_What you should do_:
Your task is to filter the data below down to the lines holding "This".

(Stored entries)
□ □ □ □

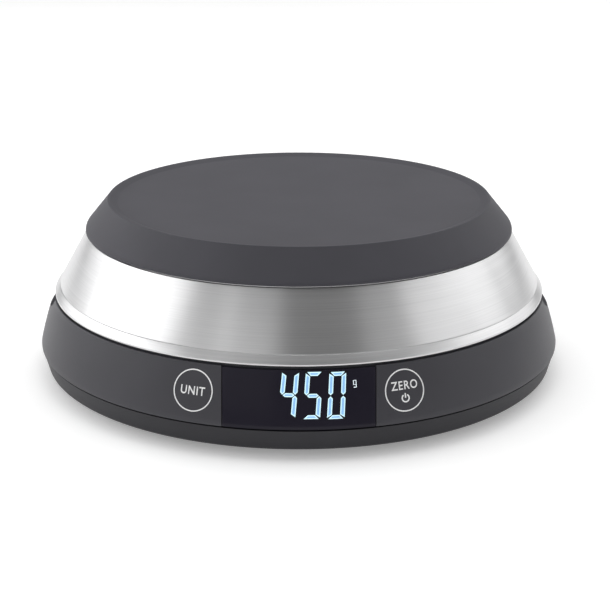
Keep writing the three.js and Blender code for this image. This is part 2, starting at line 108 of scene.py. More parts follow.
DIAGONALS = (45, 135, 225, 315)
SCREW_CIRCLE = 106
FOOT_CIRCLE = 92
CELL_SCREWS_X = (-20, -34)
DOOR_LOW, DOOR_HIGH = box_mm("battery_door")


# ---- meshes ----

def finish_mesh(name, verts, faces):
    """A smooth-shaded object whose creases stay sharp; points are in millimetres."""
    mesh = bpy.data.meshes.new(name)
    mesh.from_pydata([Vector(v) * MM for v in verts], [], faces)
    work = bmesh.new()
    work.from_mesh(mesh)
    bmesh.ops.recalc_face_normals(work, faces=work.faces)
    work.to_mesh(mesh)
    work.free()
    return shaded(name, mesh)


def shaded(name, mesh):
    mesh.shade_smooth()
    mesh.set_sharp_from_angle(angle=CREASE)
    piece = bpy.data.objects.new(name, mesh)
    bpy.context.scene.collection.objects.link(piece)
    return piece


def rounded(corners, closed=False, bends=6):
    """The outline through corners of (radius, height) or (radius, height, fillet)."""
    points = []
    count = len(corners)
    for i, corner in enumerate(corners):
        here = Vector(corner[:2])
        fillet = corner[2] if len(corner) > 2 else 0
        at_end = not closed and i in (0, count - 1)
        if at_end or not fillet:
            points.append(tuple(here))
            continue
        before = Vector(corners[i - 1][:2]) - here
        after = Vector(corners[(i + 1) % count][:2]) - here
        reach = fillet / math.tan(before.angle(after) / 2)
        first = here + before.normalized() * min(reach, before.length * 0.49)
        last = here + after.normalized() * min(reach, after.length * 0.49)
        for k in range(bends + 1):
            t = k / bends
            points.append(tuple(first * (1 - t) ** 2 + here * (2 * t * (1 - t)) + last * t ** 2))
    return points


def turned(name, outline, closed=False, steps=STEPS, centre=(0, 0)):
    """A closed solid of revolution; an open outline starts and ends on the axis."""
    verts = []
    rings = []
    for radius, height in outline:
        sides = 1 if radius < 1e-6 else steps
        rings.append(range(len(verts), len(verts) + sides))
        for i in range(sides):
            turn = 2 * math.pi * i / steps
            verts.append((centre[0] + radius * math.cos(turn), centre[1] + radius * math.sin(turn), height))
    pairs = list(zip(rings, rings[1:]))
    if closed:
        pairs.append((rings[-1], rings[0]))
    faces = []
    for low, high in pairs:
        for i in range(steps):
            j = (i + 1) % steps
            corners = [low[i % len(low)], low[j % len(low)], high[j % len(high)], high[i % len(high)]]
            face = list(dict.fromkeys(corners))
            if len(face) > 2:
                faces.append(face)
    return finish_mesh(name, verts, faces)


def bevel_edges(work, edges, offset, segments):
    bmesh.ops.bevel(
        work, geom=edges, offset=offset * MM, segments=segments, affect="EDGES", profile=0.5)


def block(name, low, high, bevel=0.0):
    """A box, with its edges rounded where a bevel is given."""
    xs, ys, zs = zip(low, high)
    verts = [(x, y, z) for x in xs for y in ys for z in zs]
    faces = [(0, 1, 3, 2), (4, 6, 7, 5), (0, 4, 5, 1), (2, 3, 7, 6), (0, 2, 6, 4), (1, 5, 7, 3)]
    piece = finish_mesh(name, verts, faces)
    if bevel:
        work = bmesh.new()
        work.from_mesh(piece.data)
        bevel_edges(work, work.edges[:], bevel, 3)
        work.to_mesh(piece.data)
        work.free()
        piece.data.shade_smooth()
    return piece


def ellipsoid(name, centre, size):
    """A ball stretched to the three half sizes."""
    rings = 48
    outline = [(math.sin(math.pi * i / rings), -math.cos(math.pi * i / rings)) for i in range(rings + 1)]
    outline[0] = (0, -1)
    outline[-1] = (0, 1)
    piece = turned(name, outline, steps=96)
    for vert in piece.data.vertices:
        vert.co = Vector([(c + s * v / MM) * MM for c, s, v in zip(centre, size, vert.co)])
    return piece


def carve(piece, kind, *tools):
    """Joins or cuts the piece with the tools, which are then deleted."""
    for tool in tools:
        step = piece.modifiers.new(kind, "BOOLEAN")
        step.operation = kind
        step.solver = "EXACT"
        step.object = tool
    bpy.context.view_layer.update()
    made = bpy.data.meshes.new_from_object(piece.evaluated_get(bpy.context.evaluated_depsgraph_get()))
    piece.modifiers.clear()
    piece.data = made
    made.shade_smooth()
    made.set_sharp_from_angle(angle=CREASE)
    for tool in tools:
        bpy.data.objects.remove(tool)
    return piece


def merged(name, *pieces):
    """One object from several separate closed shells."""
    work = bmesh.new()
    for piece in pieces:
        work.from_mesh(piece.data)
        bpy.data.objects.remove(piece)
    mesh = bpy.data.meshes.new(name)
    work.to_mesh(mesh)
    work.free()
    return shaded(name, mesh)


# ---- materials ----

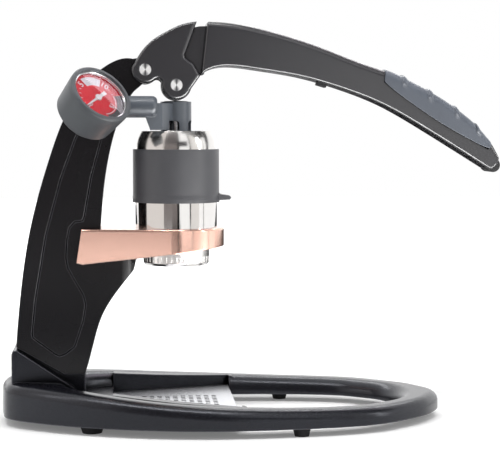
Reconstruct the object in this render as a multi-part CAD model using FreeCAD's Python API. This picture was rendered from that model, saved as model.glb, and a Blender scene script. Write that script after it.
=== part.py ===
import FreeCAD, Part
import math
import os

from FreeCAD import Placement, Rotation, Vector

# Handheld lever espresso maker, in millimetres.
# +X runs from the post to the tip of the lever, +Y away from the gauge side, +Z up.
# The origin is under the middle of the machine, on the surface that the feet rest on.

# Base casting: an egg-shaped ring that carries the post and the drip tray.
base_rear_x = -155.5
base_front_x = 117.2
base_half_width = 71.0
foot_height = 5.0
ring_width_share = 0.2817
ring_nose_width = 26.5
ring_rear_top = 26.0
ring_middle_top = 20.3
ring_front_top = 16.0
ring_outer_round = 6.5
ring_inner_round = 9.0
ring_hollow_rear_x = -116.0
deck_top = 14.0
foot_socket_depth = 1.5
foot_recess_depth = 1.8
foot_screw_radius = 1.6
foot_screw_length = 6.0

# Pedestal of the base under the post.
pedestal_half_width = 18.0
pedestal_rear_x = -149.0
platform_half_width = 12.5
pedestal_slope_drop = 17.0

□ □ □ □

_Task result_:
Keep writing the three.js and Blender code for this image. This is part 2, starting at line 108 of scene.py. More parts follow.
Reconstruct the object in this render as a multi-part CAD model using FreeCAD's Python API. This picture was rendered from that model, saved as model.glb, and a Blender scene script. Write that script after it.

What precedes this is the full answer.